Friday, March 30, 2012

Books from other places

The next topic on Aotearoa Affair’s April Blog Carnival  is books from other places.   For most of my  life, I've been reading books from other places as a matter of course.  It's difficult to do anything else when you live on an island at the bottom of the world which has a much smaller literature than the big guns overseas.

Admittedly many of the books I've read have been from England or America, and in some ways these places aren't that different, culturally, from the world I know.   But the reality is that any book that's written outside your coastline is going to be give you a different perception of the world: the language used will be full of slang and expressions you have to learn in order to read the book; things will be talked about that are common to the writer but not to you.  Places are not your places, and have a different feel about them.

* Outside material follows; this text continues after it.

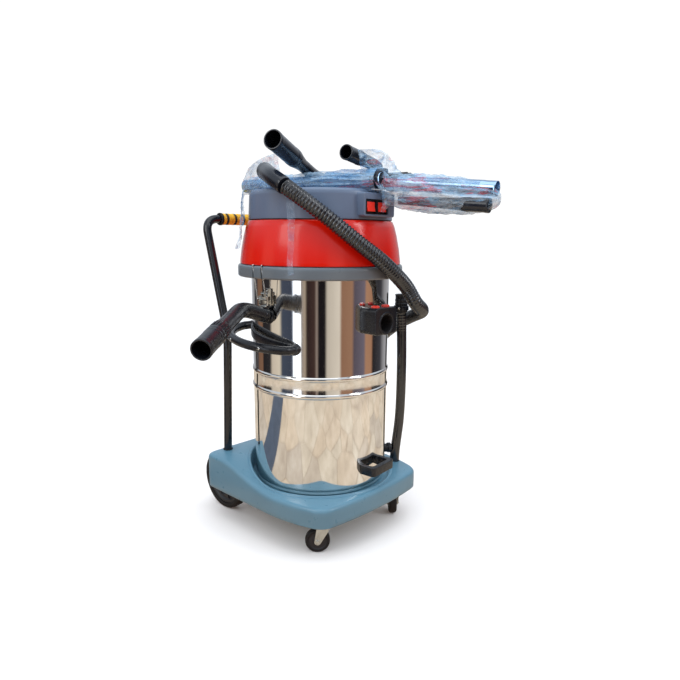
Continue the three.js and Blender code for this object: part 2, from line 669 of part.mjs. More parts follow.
// ---------- main hose ----------
const RUN = [
  [-205, -86, 985.6], [-203, -100, 977], [-187, -144, 947], [-161, -180, 915], [-129, -211, 880],
  [-89, -236, 845], [-38, -254, 809], [21, -261, 769], [81, -257, 728], [113, -262, 688],
  [161, -245, 668], [212, -214, 655], [264, -174, 640], [298, -112, 617], [318, -44, 585],
  [328, 23, 540], [335, 83, 483], [338, 110, 445], [340, 160, 370], [336, 210, 290],
  [328, 260, 205], [316, 310, 125], [302, 360, 65], [289, 412, 31], [282.5, 440, 24], [281.2, 464, 21.8],
];
add('main_hose_run', tubeAlong(smooth(RUN, 50), HOSE_R, 10), blackRubber);
const COIL_TURNS = 0.69;
function coilPoint(turn) {
  const angle = Math.PI - 2 * Math.PI * turn;
  const x = 281 + BEND_R + BEND_R * Math.cos(angle);
  return [x, 470 + BEND_R * Math.sin(angle), 21.5 + 2.6 * turn];
}
const COIL = [...Array(13).keys()].map((i) => coilPoint((COIL_TURNS * i) / 12));
add('main_hose_coil', tubeAlong(smooth(COIL, 20), HOSE_R, 10), blackRubber);
const [coilEnd, coilNext] = [coilPoint(COIL_TURNS), coilPoint(COIL_TURNS + 0.02)];
function cuffAt(far) {
  const [x, y] = between(coilEnd, coilNext, far / distance(coilEnd, coilNext));
  return [x, y, 23.4];
}
add('hose_cuff_far', hollowRod([cuffAt(4), cuffAt(94)], 22.6, 17, 20), blackPlastic);
const nearCuff = smooth([[-174, 35, 1034], [-206, -38, 1010], [-209, -82, 988.5]], 6);
add('hose_cuff_near', pipe(nearCuff.points.map((p) => [p.toArray(), 22.5, 17]), 16), blackPlastic);

export default part;
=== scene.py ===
"""A wet-and-dry shop vacuum on its trolley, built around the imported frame, in metres, +Z up."""
import math

import bmesh
import bpy
from mathutils import Matrix, Vector, noise


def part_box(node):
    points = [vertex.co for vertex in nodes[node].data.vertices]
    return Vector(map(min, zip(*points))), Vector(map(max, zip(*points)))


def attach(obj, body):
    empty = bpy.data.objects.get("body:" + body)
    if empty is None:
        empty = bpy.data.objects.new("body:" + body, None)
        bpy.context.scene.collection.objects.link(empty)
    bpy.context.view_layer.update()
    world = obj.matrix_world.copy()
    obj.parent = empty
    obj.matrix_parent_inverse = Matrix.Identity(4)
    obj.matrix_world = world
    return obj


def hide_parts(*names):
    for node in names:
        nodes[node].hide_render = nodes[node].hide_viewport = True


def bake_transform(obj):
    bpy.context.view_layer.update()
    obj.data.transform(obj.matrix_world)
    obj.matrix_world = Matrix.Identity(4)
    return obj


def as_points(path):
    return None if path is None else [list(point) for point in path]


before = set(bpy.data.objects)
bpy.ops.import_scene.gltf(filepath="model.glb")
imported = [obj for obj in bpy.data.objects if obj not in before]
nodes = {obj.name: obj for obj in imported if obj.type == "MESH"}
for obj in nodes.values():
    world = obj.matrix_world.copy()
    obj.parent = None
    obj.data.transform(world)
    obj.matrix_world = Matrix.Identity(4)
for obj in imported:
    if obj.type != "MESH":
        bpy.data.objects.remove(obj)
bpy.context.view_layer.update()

# ---------- frame of the machine ----------
LOW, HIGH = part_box("tank")
AXIS = Vector(((LOW.x + HIGH.x) / 2, (LOW.y + HIGH.y) / 2, 0.0))
SIDES = (("left", -1), ("right", 1))


def at(x, y, z):
    """A point given in millimetres from the tank's axis on the floor."""
    return AXIS + Vector((x, y, z)) / 1000


# ---------- camera ----------
CAMERA_PLACE = (-1.231, -1.231, 0.870)
CAMERA_BEARING = -45
CAMERA_PITCH, CAMERA_YAW, CAMERA_ROLL = 12.9, 1.95, 0.46
CAMERA_LENS = 31.17
CAMERA_RISE = 0.0441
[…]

In these days of widespread television and movies, it's easier to have an appreciation of what British and American places look like (and I've actually travelled to the British Isles more than once, and once to a small part of the States).  But all this is still within my cultural (Anglo-European) reach - it doesn't step outside it and give me any huge cultural shock.

So what books from other places have really changed my perceptions?   I think one of the strongest was Chinua Achebe's Things Fall Apart.  I'd come across a list of books* that someone wrote about in a magazine; they were books that had influenced him greatly.  Things Fall Apart was one of the two from the list that I actually got on and read.  Set in Nigeria, here was a world in which humans appeared, and behaved like humans, but everything beyond that was alien.  Furthermore, the story of the father and his three wives and the way they interacted was like something out of the Old Testament.  I kept thinking: this must be how Jacob had to deal with his two wives - and two concubines.  It's all very well to say that the Old Testament is patriarchal, but in fact the women in Jacob's family would have had similar concerns and feelings and hurts and pains to the three wives in Things Fall Apart, and patriarchal society or not, they were as vividly human as the rest of us, and just as strong-natured as the women in this story are.

The other book from the list was V S Naipaul's A House for Mr Biswas.  This brought me into a strange world (a world that no longer exists, I think) in Trinidad, in which large families of husbands, wives, innumerable children and grandparents all lived together.  The ongoing consequences of being the one person - Mr Biswas - who rebelled against the enclosing and oppressed feeling was the subject of the book.  When I first read this book, I found it a delight.  I read it again recently, and what had delighted me the first time seemed sour and gloomy.  Mr Biswas, for all his ambition, never manages to get far up the ladder; something always knocks him down, and it's very unsettling.  It's the antipathy of those books that state we can achieve whatever we want to achieve, if we put our minds to it. (I read this quote by Emmanuel Katongole the other day: "The idea that we can be anything we wish to be is one of the most insidious lies we can ever entertain." Mr Biswas is hampered by his family, particularly his wife, and by his circumstances.  The second reading turned out to be quite depressing, in spite of the humour and wit that pervades the book.

I said above that New Zealand has a small literature.  That's true to a point: in the last few decades there have been hundreds of books published in New Zealand that show the culture from the eyes of those who live in it.  And we've been a publishing nation for quite some time; it's just that we didn't always mange to see ourselves as different.  In recent years the fiction that's been published that features New Zealand has tended to take a fairly gloomy tone - this is particularly true of those books that aim for the 'literary' market.   Sometimes this is satisfactory, but there are times when it's nothing but depressing.  (Stuart Hoar's The Hard Light is a prime example of this that comes to mind.)

However, thinking about books I've read from New Zealand that have changed my view, I guess one would be The Matriarch, by Witi Ihimaera.   I read it a number of years ago.  While the characters inhabited a landscape that was familiar, the characters themselves were not.  Partly this was because they were Maori, and because they were seen through Maori eyes.  It was also because in the part of the country where I live (the South Island) we see a relatively small number of Maori people; most of them live in the North Island.  Consequently we South Islanders have a different view of Maori people; we don't tend to be involved in things that are specifically Maori, down here, anywhere nearly as much as people up north.  The Matriarch opened my eyes to the difference culture that exists in my own country - a different culture, yet it's one that's well and truly mixed up with the culture that predominates, a culture that is Anglo-European in tone.

So books don't have to be from other places to give you a different perspective.  In fact, my feeling is that the closer a book is to home, in a country like ours where we still find it strange to read about street names that we actually know, the more strange it seems.  This is a process that takes place as a country grows to understand itself.  We're still in the middle of it.

*25.10.12 I've just found the original list.